- Request:
From the first line of the data below, repeat each line exactly until you reach the line with "depth=depth, matrix=centre)"; include that line too.

- Dataset extract:

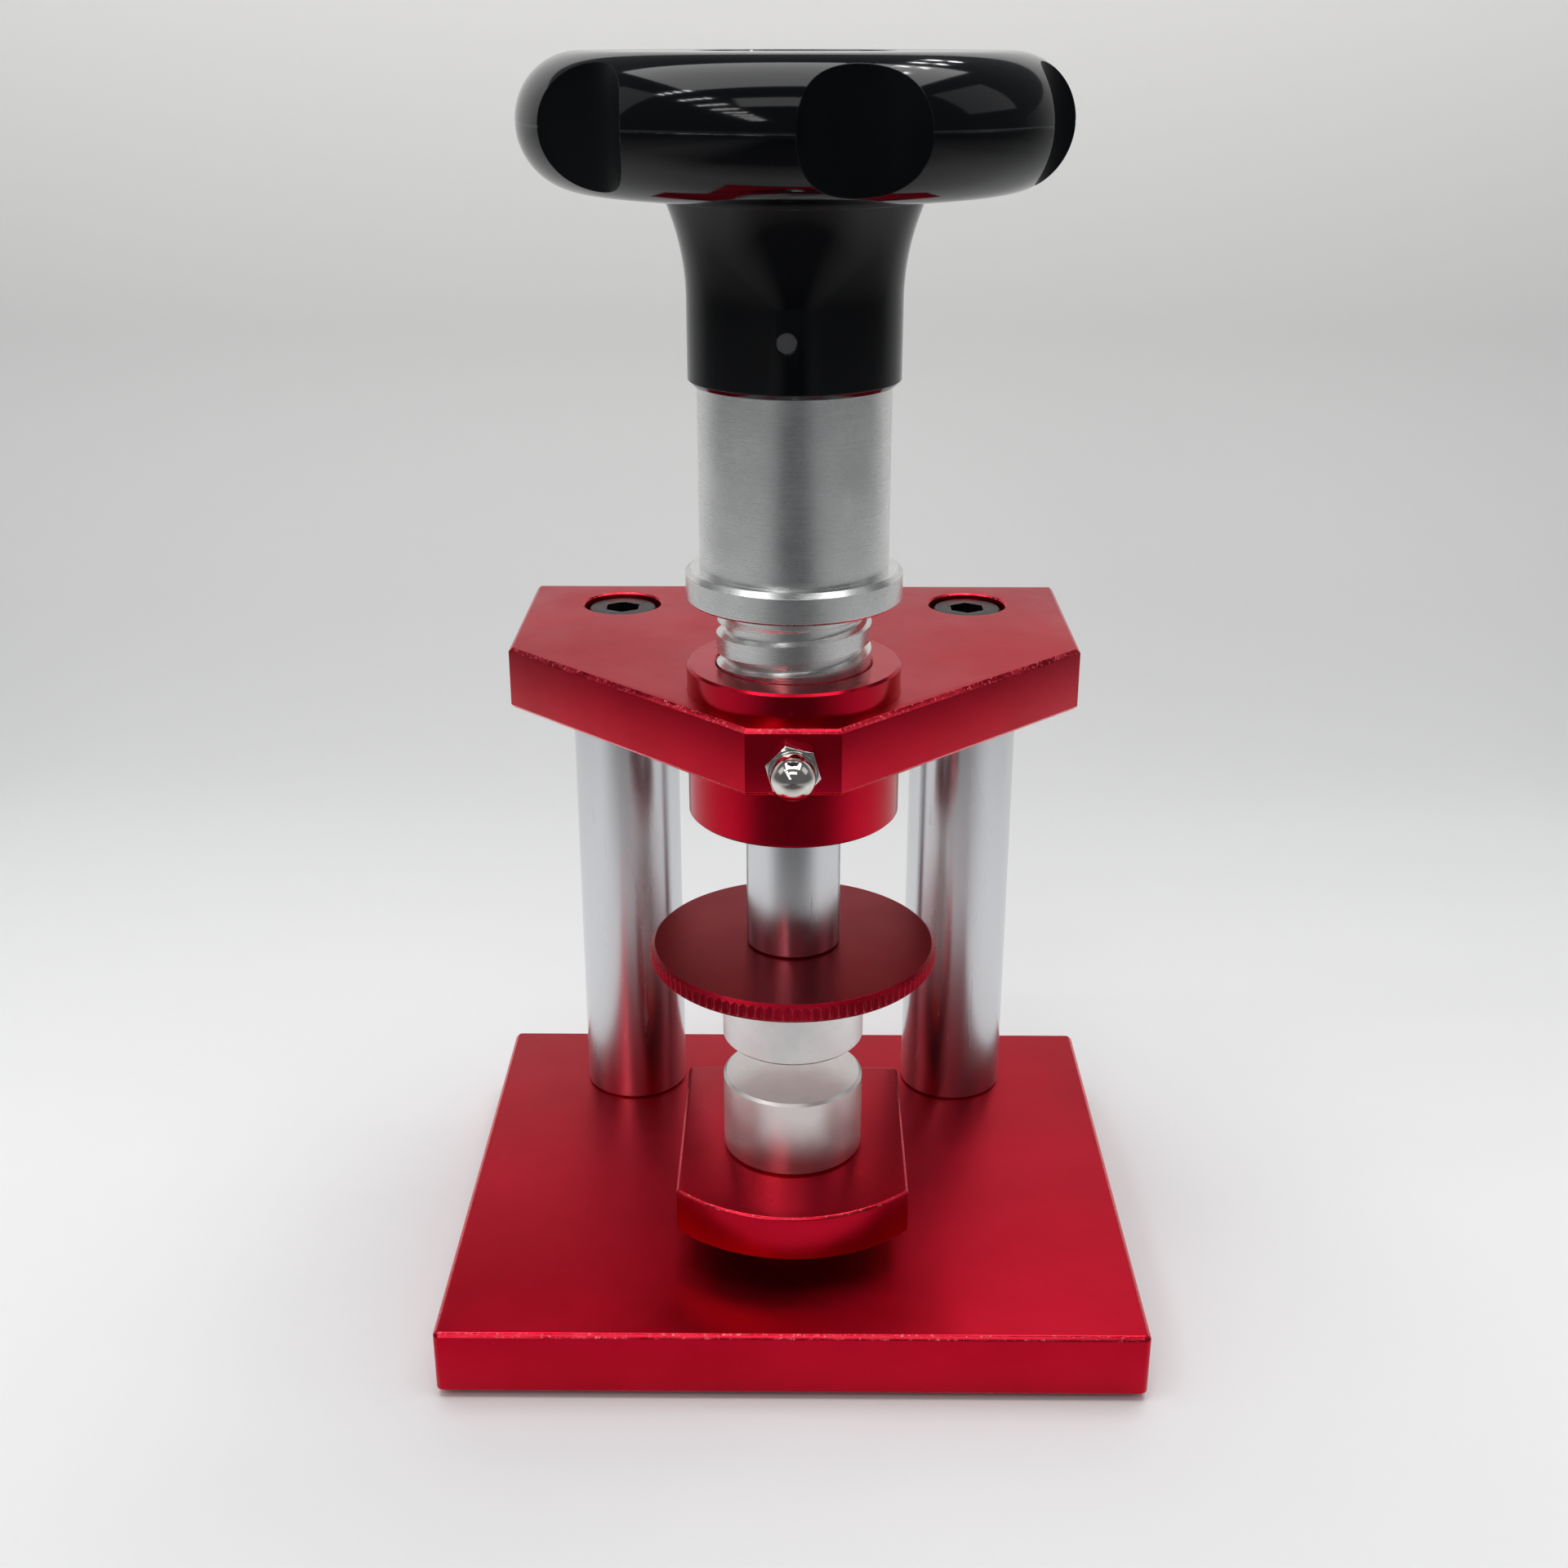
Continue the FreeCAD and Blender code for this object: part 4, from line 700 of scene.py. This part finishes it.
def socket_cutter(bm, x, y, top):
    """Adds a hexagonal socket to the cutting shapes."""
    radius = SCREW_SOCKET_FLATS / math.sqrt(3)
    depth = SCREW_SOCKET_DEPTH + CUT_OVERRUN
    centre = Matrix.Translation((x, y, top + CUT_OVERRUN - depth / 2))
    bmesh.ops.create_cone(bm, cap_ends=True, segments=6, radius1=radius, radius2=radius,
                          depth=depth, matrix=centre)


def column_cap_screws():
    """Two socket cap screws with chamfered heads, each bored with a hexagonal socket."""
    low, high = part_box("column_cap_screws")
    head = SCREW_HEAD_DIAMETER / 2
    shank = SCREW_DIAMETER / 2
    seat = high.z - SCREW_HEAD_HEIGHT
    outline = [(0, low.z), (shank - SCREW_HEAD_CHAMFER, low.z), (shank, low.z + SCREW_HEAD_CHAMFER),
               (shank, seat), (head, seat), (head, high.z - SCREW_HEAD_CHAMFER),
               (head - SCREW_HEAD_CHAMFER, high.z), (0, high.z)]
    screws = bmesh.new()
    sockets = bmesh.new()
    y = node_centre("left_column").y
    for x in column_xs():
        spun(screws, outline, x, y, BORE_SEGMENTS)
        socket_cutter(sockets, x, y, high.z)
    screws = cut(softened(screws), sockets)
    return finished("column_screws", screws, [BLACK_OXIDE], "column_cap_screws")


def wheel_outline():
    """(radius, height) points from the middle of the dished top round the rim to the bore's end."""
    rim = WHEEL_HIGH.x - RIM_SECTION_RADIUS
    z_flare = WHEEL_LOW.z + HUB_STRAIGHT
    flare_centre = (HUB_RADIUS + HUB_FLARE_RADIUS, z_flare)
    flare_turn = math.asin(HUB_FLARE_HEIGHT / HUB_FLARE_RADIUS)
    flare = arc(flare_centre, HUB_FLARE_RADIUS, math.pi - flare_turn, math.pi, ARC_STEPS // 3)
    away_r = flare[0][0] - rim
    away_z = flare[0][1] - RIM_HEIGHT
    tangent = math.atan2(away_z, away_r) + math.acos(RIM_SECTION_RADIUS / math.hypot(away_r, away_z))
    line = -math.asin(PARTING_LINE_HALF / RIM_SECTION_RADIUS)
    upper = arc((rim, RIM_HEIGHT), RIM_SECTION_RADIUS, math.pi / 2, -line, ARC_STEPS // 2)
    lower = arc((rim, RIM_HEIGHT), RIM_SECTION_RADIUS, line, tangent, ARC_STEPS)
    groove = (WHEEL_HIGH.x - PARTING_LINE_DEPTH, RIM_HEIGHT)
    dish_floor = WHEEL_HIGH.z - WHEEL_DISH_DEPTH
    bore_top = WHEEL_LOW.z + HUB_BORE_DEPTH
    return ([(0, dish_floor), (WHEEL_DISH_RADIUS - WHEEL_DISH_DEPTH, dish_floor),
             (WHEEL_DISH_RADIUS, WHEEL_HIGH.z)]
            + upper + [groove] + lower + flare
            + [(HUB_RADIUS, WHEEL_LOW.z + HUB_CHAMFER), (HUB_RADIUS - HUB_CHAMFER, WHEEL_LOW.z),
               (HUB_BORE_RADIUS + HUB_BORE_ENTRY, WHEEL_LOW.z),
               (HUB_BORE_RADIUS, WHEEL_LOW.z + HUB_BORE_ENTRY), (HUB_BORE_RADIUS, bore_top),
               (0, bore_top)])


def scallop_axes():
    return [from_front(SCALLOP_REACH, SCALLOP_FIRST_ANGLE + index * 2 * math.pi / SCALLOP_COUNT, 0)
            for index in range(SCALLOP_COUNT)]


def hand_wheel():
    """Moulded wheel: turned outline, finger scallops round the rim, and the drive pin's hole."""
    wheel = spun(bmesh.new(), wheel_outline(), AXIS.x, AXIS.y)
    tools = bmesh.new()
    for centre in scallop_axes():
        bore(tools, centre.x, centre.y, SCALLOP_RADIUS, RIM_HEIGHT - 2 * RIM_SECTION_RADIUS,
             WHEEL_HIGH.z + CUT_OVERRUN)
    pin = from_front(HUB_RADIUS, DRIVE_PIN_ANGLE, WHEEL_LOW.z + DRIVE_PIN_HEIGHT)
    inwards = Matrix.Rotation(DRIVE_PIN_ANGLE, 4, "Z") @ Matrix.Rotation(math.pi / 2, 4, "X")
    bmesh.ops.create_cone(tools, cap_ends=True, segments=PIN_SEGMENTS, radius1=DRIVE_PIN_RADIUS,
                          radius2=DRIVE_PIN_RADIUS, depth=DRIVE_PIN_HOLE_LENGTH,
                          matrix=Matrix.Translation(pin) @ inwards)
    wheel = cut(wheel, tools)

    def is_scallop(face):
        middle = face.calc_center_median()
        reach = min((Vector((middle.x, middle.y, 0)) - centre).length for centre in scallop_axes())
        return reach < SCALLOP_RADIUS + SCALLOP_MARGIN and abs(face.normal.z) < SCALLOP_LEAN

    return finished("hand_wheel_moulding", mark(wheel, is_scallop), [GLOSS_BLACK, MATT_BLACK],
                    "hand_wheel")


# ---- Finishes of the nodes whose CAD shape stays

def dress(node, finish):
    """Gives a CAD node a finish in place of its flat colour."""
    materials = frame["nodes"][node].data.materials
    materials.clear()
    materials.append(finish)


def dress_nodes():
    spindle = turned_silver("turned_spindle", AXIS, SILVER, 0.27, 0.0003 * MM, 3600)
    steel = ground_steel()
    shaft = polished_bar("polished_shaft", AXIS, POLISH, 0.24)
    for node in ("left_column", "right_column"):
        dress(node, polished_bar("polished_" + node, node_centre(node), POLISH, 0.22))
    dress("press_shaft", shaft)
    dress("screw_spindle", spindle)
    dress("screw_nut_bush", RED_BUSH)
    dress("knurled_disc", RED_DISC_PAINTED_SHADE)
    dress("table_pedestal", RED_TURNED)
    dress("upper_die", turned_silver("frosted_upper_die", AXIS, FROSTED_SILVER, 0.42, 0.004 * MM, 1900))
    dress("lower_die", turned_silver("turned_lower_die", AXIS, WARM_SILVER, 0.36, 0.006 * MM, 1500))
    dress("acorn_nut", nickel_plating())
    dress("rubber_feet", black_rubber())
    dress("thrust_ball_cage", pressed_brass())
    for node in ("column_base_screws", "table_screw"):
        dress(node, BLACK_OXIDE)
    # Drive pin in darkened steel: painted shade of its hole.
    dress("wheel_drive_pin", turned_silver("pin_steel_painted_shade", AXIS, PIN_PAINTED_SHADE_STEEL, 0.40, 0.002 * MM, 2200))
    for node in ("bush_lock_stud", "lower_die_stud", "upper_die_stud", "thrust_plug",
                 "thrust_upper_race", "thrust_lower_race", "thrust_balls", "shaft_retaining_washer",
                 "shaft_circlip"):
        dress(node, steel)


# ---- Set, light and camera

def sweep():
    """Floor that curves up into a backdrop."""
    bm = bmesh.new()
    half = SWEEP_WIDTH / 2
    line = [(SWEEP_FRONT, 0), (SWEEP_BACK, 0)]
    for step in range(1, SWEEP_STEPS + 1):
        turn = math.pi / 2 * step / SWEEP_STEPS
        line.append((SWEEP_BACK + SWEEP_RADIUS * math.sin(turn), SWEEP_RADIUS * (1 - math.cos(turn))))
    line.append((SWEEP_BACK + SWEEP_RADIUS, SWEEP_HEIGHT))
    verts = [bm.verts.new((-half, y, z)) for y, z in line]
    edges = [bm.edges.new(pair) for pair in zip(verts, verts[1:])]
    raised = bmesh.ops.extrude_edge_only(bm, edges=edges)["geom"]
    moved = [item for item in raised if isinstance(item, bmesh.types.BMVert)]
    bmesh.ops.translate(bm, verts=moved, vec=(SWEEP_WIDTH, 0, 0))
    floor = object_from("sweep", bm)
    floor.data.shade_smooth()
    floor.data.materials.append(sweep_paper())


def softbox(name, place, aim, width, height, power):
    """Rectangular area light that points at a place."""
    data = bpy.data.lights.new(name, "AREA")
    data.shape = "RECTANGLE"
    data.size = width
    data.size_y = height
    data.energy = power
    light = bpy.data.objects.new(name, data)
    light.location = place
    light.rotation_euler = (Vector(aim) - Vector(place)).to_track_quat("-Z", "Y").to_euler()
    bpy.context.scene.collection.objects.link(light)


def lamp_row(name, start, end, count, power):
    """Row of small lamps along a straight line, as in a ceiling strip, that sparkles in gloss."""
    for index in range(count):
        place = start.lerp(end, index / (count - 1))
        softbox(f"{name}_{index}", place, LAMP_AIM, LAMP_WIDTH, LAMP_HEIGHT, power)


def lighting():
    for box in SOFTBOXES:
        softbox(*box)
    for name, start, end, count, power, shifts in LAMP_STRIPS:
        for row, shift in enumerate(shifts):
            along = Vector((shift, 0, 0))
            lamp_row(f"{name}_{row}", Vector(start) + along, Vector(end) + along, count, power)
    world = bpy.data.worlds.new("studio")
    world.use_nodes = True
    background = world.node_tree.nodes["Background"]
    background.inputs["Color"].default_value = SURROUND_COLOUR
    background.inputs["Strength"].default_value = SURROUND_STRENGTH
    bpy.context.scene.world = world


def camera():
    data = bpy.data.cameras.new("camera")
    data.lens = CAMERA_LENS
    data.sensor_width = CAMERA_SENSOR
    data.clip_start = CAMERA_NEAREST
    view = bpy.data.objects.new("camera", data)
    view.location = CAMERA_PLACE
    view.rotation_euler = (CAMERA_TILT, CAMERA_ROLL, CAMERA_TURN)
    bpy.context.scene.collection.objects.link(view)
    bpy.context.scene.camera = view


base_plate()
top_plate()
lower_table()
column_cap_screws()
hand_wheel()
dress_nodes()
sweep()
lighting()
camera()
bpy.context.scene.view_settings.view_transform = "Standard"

- Answer below:
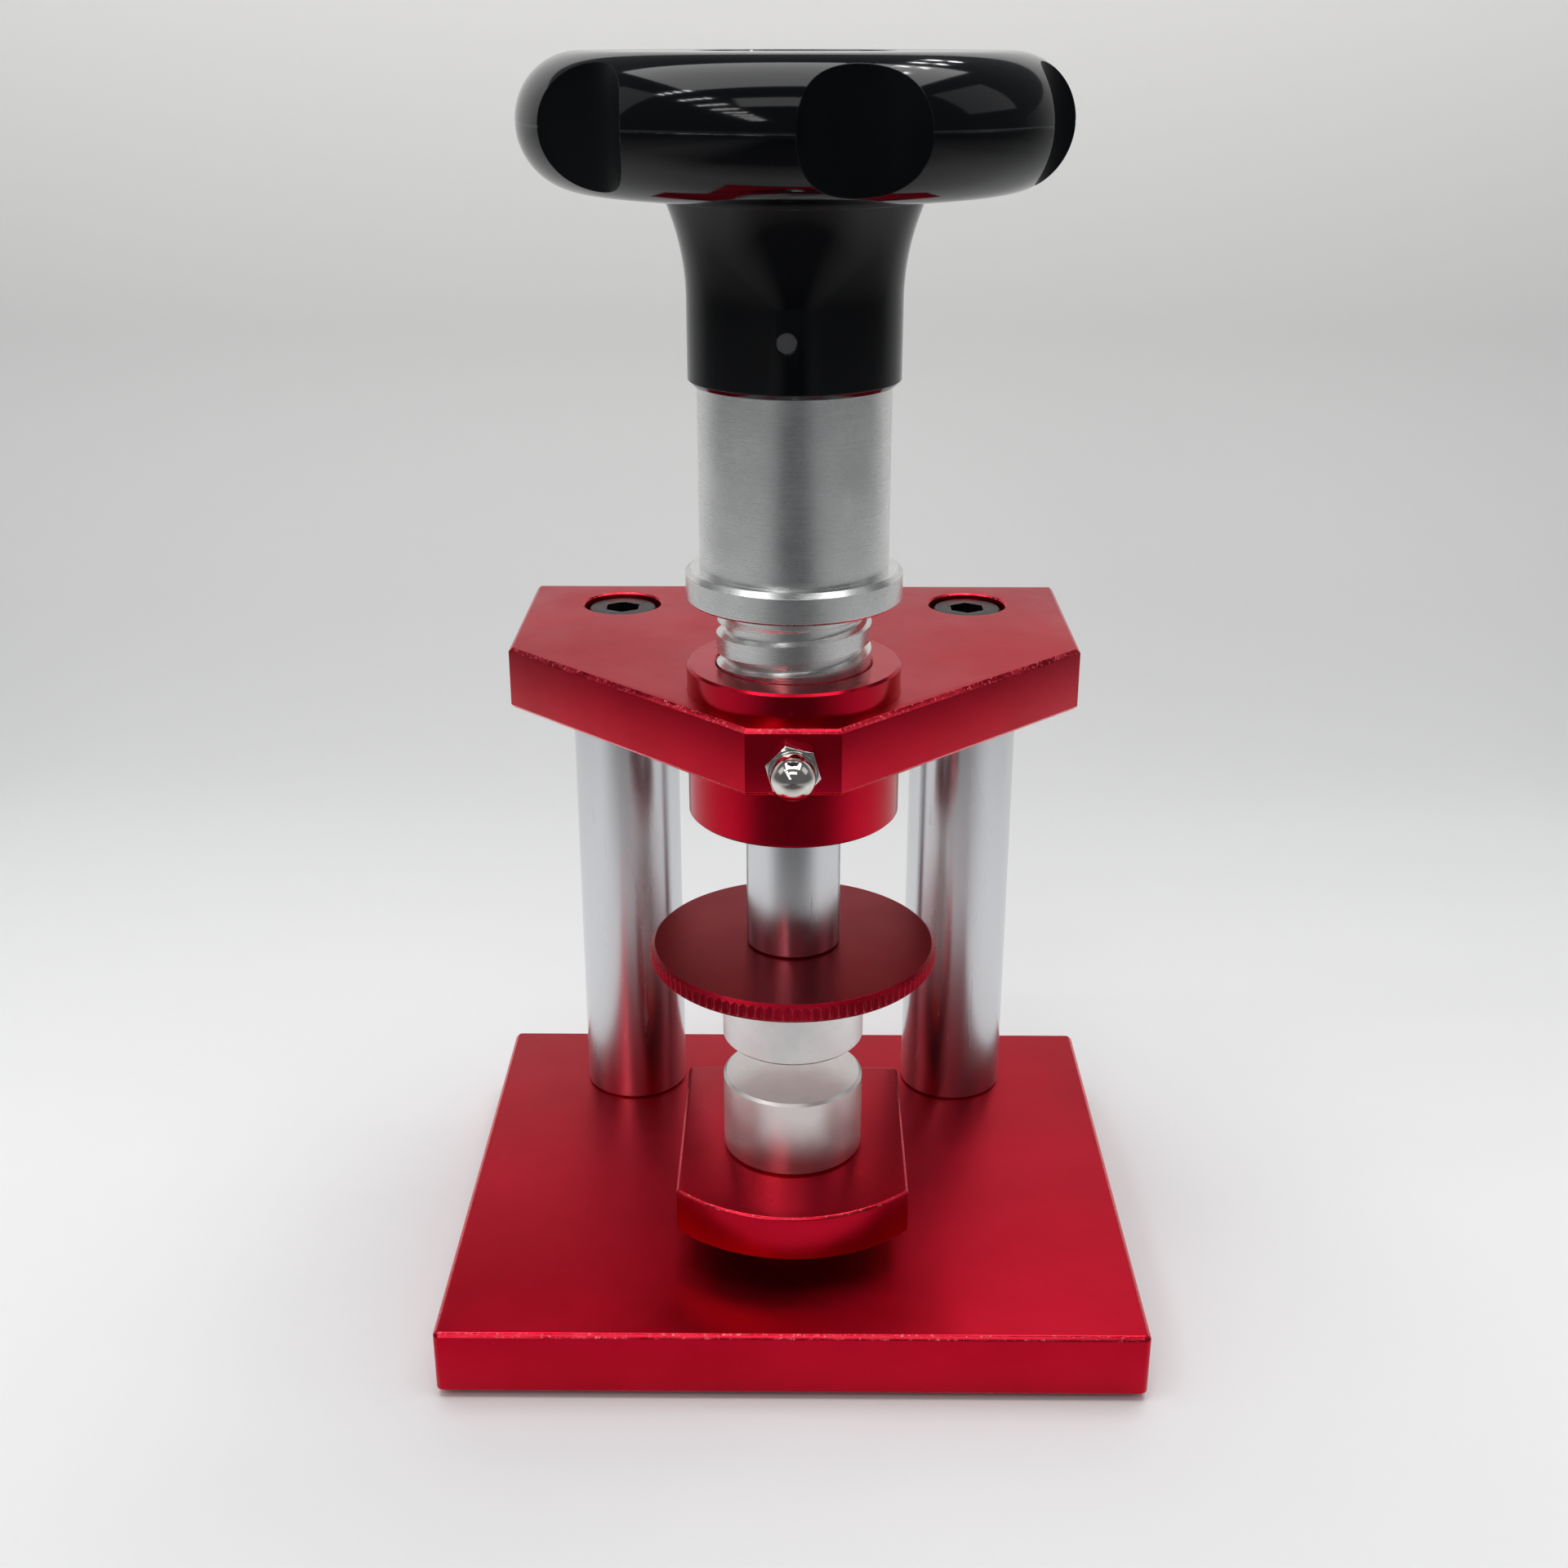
Continue the FreeCAD and Blender code for this object: part 4, from line 700 of scene.py. This part finishes it.
def socket_cutter(bm, x, y, top):
    """Adds a hexagonal socket to the cutting shapes."""
    radius = SCREW_SOCKET_FLATS / math.sqrt(3)
    depth = SCREW_SOCKET_DEPTH + CUT_OVERRUN
    centre = Matrix.Translation((x, y, top + CUT_OVERRUN - depth / 2))
    bmesh.ops.create_cone(bm, cap_ends=True, segments=6, radius1=radius, radius2=radius,
                          depth=depth, matrix=centre)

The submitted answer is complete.